Safety is also not “handled” just because the model has safeguards. The model card recommends downstream evaluation, content filtering, rate limiting, monitoring, and human oversight for high-stakes use cases.

Benchmark scope needs care. The published results use specific effort settings, dates, harnesses, and comparison models. Retain those details before turning benchmark rows into sales or product claims.

Training data questions will come up. Thinking Machines’ training data documentation says its AI services use public, third-party, and synthetic data, including IP-protected material. That is enough to trigger enterprise review. It is not enough to answer every copyright or data-governance question.

FAQ

Who should approve Inkling for enterprise evaluation?

At minimum: ​the model infrastructure lead, application owner, security team, legal or compliance reviewer, and the business owner of the use case​. If weights are self-hosted, add the GPU platform owner.
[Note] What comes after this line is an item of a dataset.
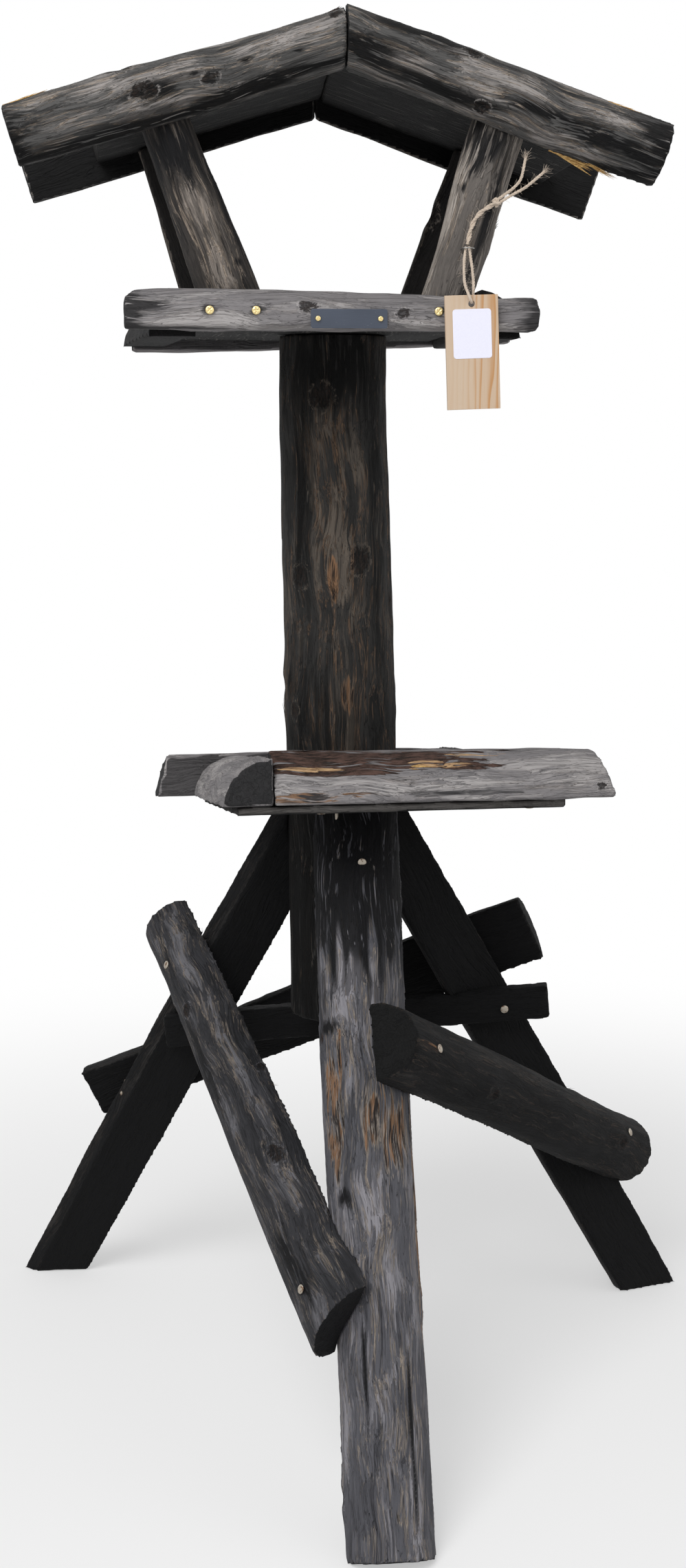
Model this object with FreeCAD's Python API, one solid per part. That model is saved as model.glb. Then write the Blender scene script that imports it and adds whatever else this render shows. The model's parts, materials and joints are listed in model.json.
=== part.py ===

If access goes through a hosted service, add procurement and vendor risk.

What evidence should teams retain before citing Inkling specs?

Keep dated copies of the official announcement, model card, Hugging Face page, license, acceptable use policy, and any benchmark table being cited. Also retain the checkpoint name, repository revision, serving path, context setting, effort setting, and hardware assumptions.

Good docs age better when they show their receipts.

When should unsupported Inkling claims be removed from docs?

Remove claims that are not traceable to the official release, model card, or Hugging Face repository. ​Also remove claims that turn “open weights” into “easy deployment,” “1M context” into “always available,” or “competitive benchmark results” into “best model.” That is how hype leaks into technical docs.

Conclusion

The useful reading of the Inkling model is restrained: ​a large open-weights multimodal MoE from ​Thinking Machines Lab​, built for customization, long context, and controllable reasoning. Strong enough to evaluate seriously. Big enough to plan around carefully. Not magic. Good enough to verify.